AV: To me, it is quite simple. I am exploring whether formal design aesthetics in products can be identified and carefully reconstructed to consciously cater to the broadest possible spectrum of needs. Rather than being genderless – objects become genderfull; a positive reform embracing the importance of gender fluidity. The term, rather than seeming to be missing something, is full of everything, suggesting a term that describes a state of being diverse, nuanced and fluid.
EL : A recurring phrase accompanying your work is “How can design spark critical debate about gender?” Do you think that bringing academic theory and politics into everyday objects can have an impact on society? How?
AV: It is critical that the topic of gender is discussed, not just in the context of design – but as a topic as a whole.
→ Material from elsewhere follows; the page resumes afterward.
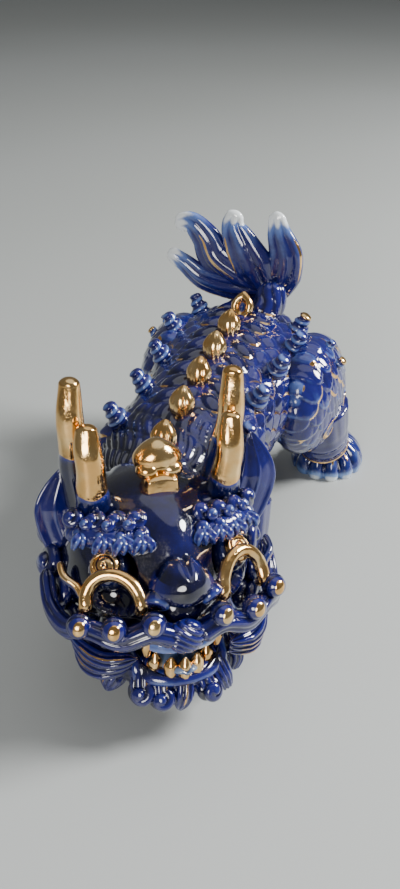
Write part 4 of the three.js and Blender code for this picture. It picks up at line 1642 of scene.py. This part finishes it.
@dataclass
class Nose:
    """The broad nose with its two wings, and the striated whisker tuft under it."""

    half: tuple[float, float, float] = (12.8, 11.6, 9.8)
    forward: float = 43.0
    level: float = 8.2
    wing_seat: tuple[float, float, float] = (10.0, 46.4, 3.4)
    wing_half: tuple[float, float, float] = (5.2, 5.2, 4.6)
    tuft_half: tuple[float, float, float] = (7.6, 4.8, 7.3)
    tuft_middle: tuple[float, float, float] = (-1.0, -54.0, -10.0)

    def skins(self) -> list[Skin]:
        """A heart-shaped bulb, notched above and wider below, and two nostril wings.

        Returns:
            The bulb's skin and then the wings'.
        """
        x, y, z = ball_points(rings=90, sides=110)
        wide, deep, high = self.half
        widen = 0.74 + 0.34 * (1 - ease(-0.6, 0.9, z))
        keel = 0.8 * bump(x, 0, 0.34) * ease(0.2, 0.8, -y)
        notch = 1.8 * bump(x, 0.06, 0.16) * ease(0.35, 0.95, z)
        bulb = [x * wide * widen, y * deep - self.forward - keel, z * high + self.level - notch]
        rim = ease(0.5, 0.95, np.abs(x)) * (z < 0.35) + 0.5 * bump(z, 0.82, 0.14) * (y < 0)
        made = [Skin(np.stack(bulb, -1), 0.12 + 0.26 * rim, 0 * x)]
        for s in (-1, 1):
            seat, axis = fwd_path([self.wing_seat], s)[0], (s * 0.45, -0.75, -0.5)
            made.append(ball_skin(seat, self.wing_half, self.wing, axis, rings=60, sides=70))
        return made

    @staticmethod
    def wing(polar: Array, azimuth: Array) -> Coat:
        """A nostril's pit inside a pale, swollen ring.

        Args:
            polar: angle from the pole.
            azimuth: angle round the pole.

        Returns:
            Height in millimetres, and the thin and gilt masks.
        """
        pit = bump(polar, 0, 0.55)
        height = -1.9 * pit + 0.5 * bump(polar, 0.95, 0.3)
        return height, 0.16 + 0.42 * bump(polar, 1.0, 0.4) - 0.3 * pit + 0 * azimuth, 0 * polar

    def tuft(self) -> Skin:
        """The whisker tuft: a lobe whose ridges slant, |cos| of height plus breadth.

        Returns:
            The closed skin.
        """
        x, y, z = ball_points(rings=90, sides=90)
        comb = ridge(8.5 * z + 4.0 * x + 0.8 * np.sin(3 * x), 0.7)
        points = np.stack([x, y, z], -1) * self.tuft_half + self.tuft_middle
        return Skin(points, 0.2 + 0.26 * comb, 0 * x).raised((comb - 1) * (y < 0.4))


@dataclass
class Moustache:
    """A wavy band with three ball curls, each with a dab of gold."""

    side: Side
    half: tuple[float, ...] = (4.8, 4.6, 4.2, 3.8, 3.3)
    ball_radius: float = 5.0

    def skins(self) -> list[Skin]:
        """The band and its curls, the outer curl higher on the left.

        Returns:
            The band's skin and then the curls'.
        """
        s = self.side.value
        path = fwd_path((
            (4, 53, -11), (14, 52, -7), (25, 49, -11), (35, 42, -9),
            (43, 32, -13), (47, 20, -10), (47, 10, 1),
        ), s)

        def band(t: Array, angle: Array) -> Coat:
            """Strands, and a broken gold line that wanders along the upper side.

            Args:
                t: share of the limb's length, 0..1.
                angle: angle round its section.

            Returns:
                Height in millimetres, and the thin and gilt masks.
            """
            strand = ridge(angle * 3 + 2.5 * t, 0.7)
            line = bump(np.mod(angle - 4.4 + 0.8 * np.sin(9 * t), 2 * math.pi) - 0.4, 0, 0.16)
            gilt = 1.15 * line * ease(0.1, 0.2, t) * (np.sin(t * 31) > -0.35)
            return 0.8 * (strand - 1), 0.12 + 0.22 * strand, gilt

        def dab(polar: Array, azimuth: Array) -> Coat:
            """A gold dab on the front and a groove round it.

            Args:
                polar: angle from the pole.
                azimuth: angle round the pole.

            Returns:
                Height in millimetres, and the thin and gilt masks.
            """
            reach = 0.52 + 0.1 * np.cos(azimuth * 2 + 0.5)
            spot = 1 - ease(-0.06, 0.06, polar - reach)
            groove = bump(polar, 1.35 + 0.25 * np.cos(azimuth), 0.1)
            return 0.2 * spot - 0.4 * groove, 0.2 + 0.2 * bump(polar, 0.6, 0.5) - 0.15 * groove, 1.2 * spot

        made = [limb_skin(path, self.half, band, across=UP, ends=0.05, rings=190, sides=60)]
        outer = (40, 40, -3) if self.side is Side.LEFT else (39.5, 41, -7)
        for seat in fwd_path(((13.5, 53, -3), (28, 49.5, -5), outer), s):
            axis = (s * 0.2, -0.9, 0.3)
            made.append(ball_skin(seat, (self.ball_radius,) * 3, dab, axis, rings=56, sides=68))
        return made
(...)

The world we live in today is extraordinarily complex, our social relations, our politics, desires, hopes and fears all differ from those at the beginning of the 20th century. Despite these large differences, many key ideas informing mainstream design stem from the 20th century. In a way, society has developed and changed, however design has not adapted.
I believe strongly that if designers bring academic theory or politics into everyday objects, they can have an impact on society and the way we use, consume, and look at things. By infusing design with real knowledge, the objects can challenge narrow assumptions, preconceptions and givens about the role society has on our behaviors, our beliefs, our lifestyles – everything really. In a way, if done correctly, design can reinforce and question the status quo. Design as a whole has the capacity to raise awareness, expose assumptions, provoke action, spark debate, and even entertain in an intellectual sort of way, if done correctly.